A potential sponsor should have at least a year of sobriety and hopefully more. Through learned experience, your sponsor will accumulate wisdom and gain insight into living sober over time. They should ideally have worked the steps at least once and have a clear idea of how the steps build off of each other.

Also, make sure they have fully benefitted from sobriety. Your sponsor should be an individual living a full and balanced life. If they have not quite gotten there yet, they are probably not ready to sponsor anyone. A shaky individual with a history of relapse is more in need of sponsorship than able to provide it.

2. No Romantic Connection

Try to choose an individual you will not be romantically involved with: If possible, avoid sponsors from the gender and/or age group you are sexually attracted to. Traditionally, AA and other groups have recommended that sponsors be of the same sex as the sponsee to avoid romantic entanglements. However, this is not great advice for individuals with same-sex attractions. Use common sense. If you feel that sexual or romantic desires could awaken on either end of the relationship with your potential sponsor, it is better to choose someone else.

3. Ready & Willing

Choose someone who wants to be a sponsor. You may put someone on the spot by asking. They could agree just to be supportive or to be of service to the fellowship. But, you do not want a sponsor who is accepting hesitantly. They may feel they are not quite ready for the responsibility yet. Perhaps they have too many other sponsees. Maybe they are going through a crisis at this time and are therefore not fully available.

A good way to make sure an individual is ready to sponsor is to wait for the portion at the end of the meeting when the chair asks if anybody is willing to act as a sponsor. Take note of the members raising their hands at the end of meetings. They are volunteering and therefore, ready and willing. Just go up after the meeting and ask. They will almost definitely say yes. You can also ask the chair to help you find a suitable sponsor.

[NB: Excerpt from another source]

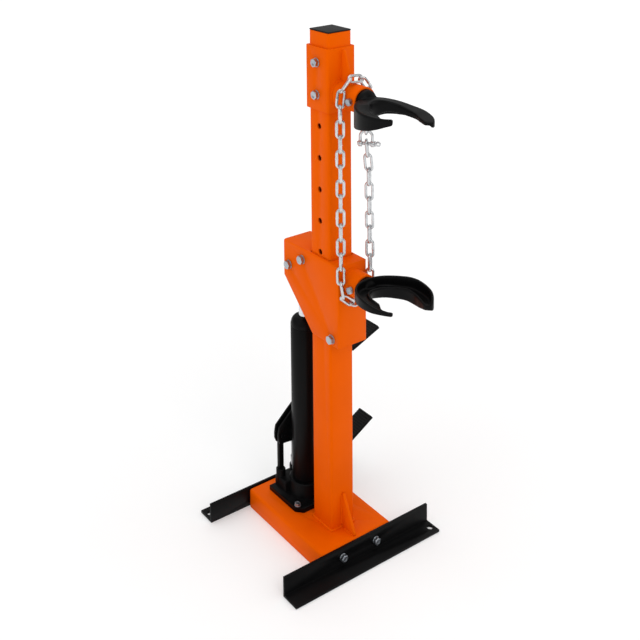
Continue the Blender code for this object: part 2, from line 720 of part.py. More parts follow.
def build_fulcrum():
    """Upright link that carries the pedal's fulcrum pin."""
    link = add("fulcrum_link", plate([(FULCRUM_X + x, z) for x, z in FULCRUM_LINK],
                                     (PUMP_Y - 4, PUMP_Y + 4), "xz"), BLACK)
    cut(link, rod_y(FULCRUM_X, (PUMP_Y - 12, PUMP_Y + 12), PEDAL_PIN_Z, 4.8, 16))
    pedal_pin("fulcrum_pin", FULCRUM_X, 4.5)


def sloped(start, slope, stations):
    """(x, z) points from (distance up the slope, rise square to it) stations."""
    cosine, sine = math.cos(math.radians(slope)), math.sin(math.radians(slope))
    return [(start[0] + run * cosine - rise * sine, start[1] + run * sine + rise * cosine)
            for run, rise in stations]


PEDAL_SLOPE = 21.0
PEDAL_TIP = (240.0, 338.0)      # x, z of the tread's outer lower edge
CHEEK = [(-40, 151), (-44, 161), (-44, 174), (-41, 189), (-6, 219), (24, 243),
         (56, 259), (56, 243), (34, 216), (28, 152), (6, 147)]  # x, z
# (distance from the tip, rise) stations
PEDAL_ARM = [(-215, -9), (-85, -9), (-60, -1), (-60, 2), (-215, 5)]
PEDAL_TREAD = [(-85, 0), (0, 0), (0, 4.5), (-85, 4.5)]
PEDAL_PAD = [(-80, 4.8), (-1, 4.8), (-1, 9.0), (-80, 9.0)]


def build_pump_pedal():
    """Two cheek plates, joined by the arm that runs out to the tread."""
    joint = "pump_pedal_axis"
    pedal = add("pump_pedal", plate(CHEEK, (PUMP_Y - 8.4, PUMP_Y - 4.4), "xz"), BLACK, joint)
    join(pedal, plate(CHEEK, (PUMP_Y + 4.4, PUMP_Y + 8.4), "xz"))
    join(pedal, plate(sloped(PEDAL_TIP, PEDAL_SLOPE, PEDAL_ARM),
                      (PUMP_Y - 8, PUMP_Y + 8), "xz"))
    join(pedal, plate(sloped(PEDAL_TIP, PEDAL_SLOPE, PEDAL_TREAD), (121, 164), "xz"))
    through = (PUMP_Y - 20, PUMP_Y + 20)
    cut(pedal, rod_y(FULCRUM_X, through, PEDAL_PIN_Z, 4.8, 16))
    # slot for the plunger's pin
    left, right, bottom, top = PUMP_X - 5.4, PUMP_X + 10, 161.8, 175
    cut(pedal, plate([(left, bottom), (right, bottom), (right, top), (left, top)],
                     through, "xz"))
    add("pump_pedal_pad", plate(sloped(PEDAL_TIP, PEDAL_SLOPE, PEDAL_PAD), (122, 163), "xz",
                                bevel=0.8), RUBBER, joint)


# ---------------------------------------------------------------- release pedal and valve
RELEASE_SLOPE = 28.5
FINGER_TIP_X = RELEASE_X - 6    # left face of the finger that meets the valve
# (distance from the pivot, rise) stations
RELEASE_ARM = [(-2, -7), (82, -7), (100, -1), (100, 1), (80, 2), (-2, 7)]
RELEASE_TREAD = [(84, -2), (161, -2), (161, 2.5), (84, 2.5)]
RELEASE_PAD = [(86, 2.8), (160, 2.8), (160, 7), (86, 7)]


def build_release_pedal():
    joint = "release_pedal_axis"
    pivot = (RELEASE_X, RELEASE_Z)
    arm = sloped(pivot, RELEASE_SLOPE, RELEASE_ARM)
    arm += [(RELEASE_X - 7, RELEASE_Z + 3), (RELEASE_X - 7, RELEASE_Z - 2)]
    pedal = add("release_pedal", plate(arm, (RELEASE_Y - 13, RELEASE_Y + 13), "xz"), BLACK,
                joint)
    join(pedal, plate(sloped(pivot, RELEASE_SLOPE, RELEASE_TREAD), (100, 141), "xz"))
    # finger under the pivot that pushes the valve in
    join(pedal, box((FINGER_TIP_X, RELEASE_X - 1), (RELEASE_Y - 6, RELEASE_Y + 6),
                    (RELEASE_Z - 15, RELEASE_Z)))
    cut(pedal, rod_y(RELEASE_X, (95, 145), RELEASE_Z, 4.3, 16))
    add("release_pedal_pad", plate(sloped(pivot, RELEASE_SLOPE, RELEASE_PAD), (101, 140),
                                   "xz", bevel=0.8), RUBBER, joint)


def build_release_pin_and_valve():
    pin = add("release_pivot_pin", rod_y(RELEASE_X, (98.5, 141), RELEASE_Z, 4.0, 16), ZINC)
    join(pin, rod_y(RELEASE_X, (98.0, 100.6), RELEASE_Z, 6.5, 16))
    add("release_valve", rod_x((24, FINGER_TIP_X - GAP), RELEASE_Y, VALVE_Z, 4.1, 16), STEEL,
        "release_valve_axis")


# ---------------------------------------------------------------- chain
CHAIN_Y = -73.5
LINK_COUNT = 33
LINK_LENGTH, LINK_WIDTH, LINK_WIRE = 39.6, 19.0, 5.6
LINK_TWISTS = (33, -57)         # degrees, even and odd links
LOOP_HALF_X = 38.0
LOOP_RISE = 40.5                # from a pipe's axis to the loop's top or bottom

SHACKLE_X, SHACKLE_Z = 29.0, 866.0
SHACKLE_R, SHACKLE_WIRE = 12.0, 5.8
SHACKLE_LEG = 14.0              # straight part of the bow's legs
SHACKLE_TURN = math.radians(-50)  # the shackle hangs turned a little
SHACKLE_ACROSS = Vector((-math.sin(SHACKLE_TURN), math.cos(SHACKLE_TURN), 0.0))

# heights where the chain's end links hook on to the bow and the pin
BOW_END = SHACKLE_Z + SHACKLE_LEG + SHACKLE_R - SHACKLE_WIRE / 2 - 1.4
PIN_END = SHACKLE_Z + 4.9

# last run, up to the pin: eases in towards the column, then bends over to the shackle
LEAN_IN, LEAN_LENGTH, BEND_Z = 2.4, 227, 813


def chain_link(middle, direction, across, arc_steps=4, sides=4):
    """One oval link of round wire, drawn coarse."""
    run = Vector(direction).normalized()
    across = Vector(across).normalized()
    normal = run.cross(across)
    bend_r = (LINK_WIDTH - LINK_WIRE) / 2
    half = (LINK_LENGTH - LINK_WIDTH) / 2
    path = []
    for sign in (1, -1):
        for i in range(arc_steps + 1):
            angle = -math.pi / 2 + math.pi * i / arc_steps
            path.append((run * (half + bend_r * math.cos(angle))
                         + across * bend_r * math.sin(angle)) * sign)
    shape = bmesh.new()
    rings = []
    for i, point in enumerate(path):
        tangent = (path[(i + 1) % len(path)] - path[i - 1]).normalized()
        side = tangent.cross(normal).normalized()
        ring = []
        for j in range(sides):
            angle = math.tau * j / sides
            offset = (side * math.cos(angle) + normal * math.sin(angle)) * LINK_WIRE / 2
            ring.append(shape.verts.new((Vector(middle) + point + offset) * 0.001))
        rings.append(ring)
    for i, ring in enumerate(rings):
        bridge(shape, ring, rings[(i + 1) % len(rings)])
    return shape


def loop_point(distance):
    """(x, z) on the loop, distance along it from the shackle's bow: up, over the upper
    pipe, down the left side, under the lower pipe and up to the shackle's pin."""
    rise = UPPER_Z - BOW_END
    arc = math.pi * math.sqrt((LOOP_HALF_X ** 2 + LOOP_RISE ** 2) / 2)
    drop = UPPER_Z - LOWER_Z
    if distance < rise:
        return (SHACKLE_X + (LOOP_HALF_X - SHACKLE_X) * distance / rise, BOW_END + distance)
    distance -= rise
    if distance < arc:
        angle = math.pi * distance / arc
        return LOOP_HALF_X * math.cos(angle), UPPER_Z + LOOP_RISE * math.sin(angle)
    distance -= arc
    if distance < drop:
        return -LOOP_HALF_X, UPPER_Z - distance
    distance -= drop
    if distance < arc:
        angle = math.pi * distance / arc
        return -LOOP_HALF_X * math.cos(angle), LOWER_Z - LOOP_RISE * math.sin(angle)
    distance -= arc
    z = LOWER_Z + distance
    lean = LEAN_IN * min(distance / LEAN_LENGTH, 1.0)
    bend = (LOOP_HALF_X - LEAN_IN - SHACKLE_X) * clamp01((z - BEND_Z) / (PIN_END - BEND_Z))
    return LOOP_HALF_X - lean - bend, z


def bisect(low, high, falls_short):
    """Value between low and high where falls_short turns false."""
    for _ in range(40):
        middle = (low + high) / 2
        if falls_short(middle):
            low = middle
        else:
            high = middle
    return high


def march(pitch):
    """Link ends one pitch apart along the loop."""
    ends = [loop_point(0)]
    distance = 0.0
    for _ in range(LINK_COUNT):
        distance = bisect(distance, distance + 2 * pitch,
                          lambda d: math.dist(loop_point(d), ends[-1]) < pitch)
        ends.append(loop_point(distance))
    return ends


def build_chain():
    # the pitch that just closes the loop
    pitch = bisect(27.0, 32.0, lambda trial: march(trial)[-1][1] < PIN_END)
    ends = march(pitch)
    chain = None
    for i, ((x0, z0), (x1, z1)) in enumerate(zip(ends, ends[1:])):
        run = Vector((x1 - x0, 0, z1 - z0))
        if i in (0, LINK_COUNT - 1):           # square to the shackle's pin
            across = SHACKLE_ACROSS
        else:
            twist = math.radians(LINK_TWISTS[i % 2])
            normal = Vector((run.z, 0, -run.x)).normalized()
            across = normal * math.cos(twist) + Vector((0, 1, 0)) * math.sin(twist)
        link = chain_link(((x0 + x1) / 2, CHAIN_Y, (z0 + z1) / 2), run, across)
        if chain is None:
            chain = add("chain", link, ZINC, "bracket_axis", smooth=60)
        else:
            join(chain, link)


# ---------------------------------------------------------------- shackle
def hung(shape):
    """Move a shape from the shackle's own frame (origin on its pin, pin along X) to its
    place on the chain."""
    matrix = (Matrix.Translation(place((SHACKLE_X, CHAIN_Y, SHACKLE_Z)))
              @ Matrix.Rotation(SHACKLE_TURN, 4, "Z"))
    bmesh.ops.transform(shape, matrix=matrix, verts=shape.verts)
    return shape


def build_shackle():
    """Bow shackle closing the loop: legs either side of the chain, pin across below."""
    arc = []
    for i in range(9):
        angle = math.pi * i / 8
        arc.append((-SHACKLE_R * math.cos(angle), 0,
                    SHACKLE_LEG + SHACKLE_R * math.sin(angle)))
    points = [(-SHACKLE_R, 0, -4.0), *arc, (SHACKLE_R, 0, -4.0)]
    wire = wire_curve("shackle_bow", points, radius=SHACKLE_WIRE / 2, bevel_resolution=2)
    bow = add("shackle_bow", hung(curve_shape(wire)), ZINC, "bracket_axis", smooth=60)
    for side in (-1, 1):
        eye = (side * (SHACKLE_R - 3.6), side * (SHACKLE_R + 3.6))
        join(bow, hung(rod_x(eye, 0, 0, 6.6, 14)))
    cut(bow, hung(rod_x(span(30), 0, 0, 3.9, 12)))
    pin = add("shackle_pin", hung(rod_x((-SHACKLE_R - 6, SHACKLE_R + 8), 0, 0, 3.5, 12)),
              ZINC, "bracket_axis")
    join(pin, hung(rod_x((SHACKLE_R + 4.2, SHACKLE_R + 9.5), 0, 0, 6.0, 12)))


# ---------------------------------------------------------------- assembly
# the boolean helpers are numbered in this order
base_frame = build_base()
build_feet()
build_foot_bolts()
build_column()
build_gusset()
build_column_cap()
build_bracket()
build_yoke("upper_yoke", UPPER_Z, UPPER_JAW, opens_up=False)
build_carriage()
build_yoke("lower_yoke", LOWER_Z, LOWER_JAW, opens_up=True)
build_rollers()
build_jack_base(base_frame)
build_jack_body()
build_ram()
build_pump()
build_return_spring()
build_fulcrum()
build_pump_pedal()
build_release_pedal()
build_release_pin_and_valve()
build_chain()
build_shackle()
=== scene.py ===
"""Looks of the spring compressor stand: materials, finer meshes, light and camera."""
import json
import math

import bmesh
import bpy
from mathutils import Matrix, Vector


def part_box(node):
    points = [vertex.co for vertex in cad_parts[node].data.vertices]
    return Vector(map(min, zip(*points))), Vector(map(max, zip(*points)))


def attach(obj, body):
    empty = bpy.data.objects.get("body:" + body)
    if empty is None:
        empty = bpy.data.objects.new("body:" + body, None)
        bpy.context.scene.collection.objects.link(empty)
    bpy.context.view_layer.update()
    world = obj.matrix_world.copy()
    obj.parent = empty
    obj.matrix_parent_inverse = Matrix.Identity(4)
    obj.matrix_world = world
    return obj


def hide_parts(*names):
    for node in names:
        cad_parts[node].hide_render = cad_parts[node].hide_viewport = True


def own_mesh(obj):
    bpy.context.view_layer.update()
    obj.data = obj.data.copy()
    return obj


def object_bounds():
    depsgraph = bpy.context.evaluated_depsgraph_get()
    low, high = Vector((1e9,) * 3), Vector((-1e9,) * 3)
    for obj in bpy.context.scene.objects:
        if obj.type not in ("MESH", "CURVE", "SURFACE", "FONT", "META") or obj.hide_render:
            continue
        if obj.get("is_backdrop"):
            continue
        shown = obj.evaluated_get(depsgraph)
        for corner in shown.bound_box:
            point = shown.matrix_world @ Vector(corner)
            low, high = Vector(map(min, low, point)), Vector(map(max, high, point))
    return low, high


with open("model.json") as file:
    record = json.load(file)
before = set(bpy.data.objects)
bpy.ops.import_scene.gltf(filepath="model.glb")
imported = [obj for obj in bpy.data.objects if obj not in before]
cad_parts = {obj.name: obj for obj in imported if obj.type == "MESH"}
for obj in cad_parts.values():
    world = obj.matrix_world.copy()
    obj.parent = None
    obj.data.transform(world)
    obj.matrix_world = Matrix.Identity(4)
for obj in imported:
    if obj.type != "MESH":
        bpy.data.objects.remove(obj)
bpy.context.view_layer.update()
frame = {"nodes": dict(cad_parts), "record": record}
scene = bpy.context.scene
BODY = {n: b for b, ns in frame["record"]["behaviour"]["bodies"].items() for n in ns}
SLOT = {s["node"]: s["material_slot"] for s in frame["record"]["subparts"]}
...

  • Make sure they are available. Before you take on a permanent sponsor, you can see if the relationship works temporarily. One of the main things to look for is the availability of your temporary sponsor. A good sponsor will tell you to call any time, day or night if you require immediate support (obviously don’t turn calling sobbing at 4 AM into a habit). If you reach out, they should respond to you relatively quickly. This can be important because you may find yourself in very difficult situations with our sobriety on the line, and you need to be able to count on your sponsor.
  • The ideal sponsor is attentive without being overbearing. There are two common traps sponsors fall into. Either they do not give the sponsee the support they need, or they become overbearing and controlling. A good sponsor finds that happy middle. They are there when you need them to guide and support you. However, they must realize it is your recovery and you have to do it for yourself. Pressure and control from the sponsor provide unnecessary stress in what is already a difficult time.
  • 12-step fellowships are filled with wonderful individuals who are dedicated to providing service and assistance for their own sake. However, there are unscrupulous people everywhere and you need to be careful. You will be revealing a lot of sensitive information to your sponsor. You do not want them to use it against you in any way shape or form. So if you do not trust the potential sponsor in any way, choose someone else. Also, be very wary if your sponsor mentions the exchange of favors of any sort (financial, career advancement, sexual favors). The sponsor-sponsee relationship should not involve any quid pro quo.

Just avoid the red flags discussed above and remember, if you are even slightly uncomfortable, you can choose someone else or switch sponsors. At the end of the day, most potential sponsors are wonderful people and will do the job of supporting you while working the steps, admirably well. Choose a good sponsor and you may be rewarded with a life-long friendship and a healthy recovery!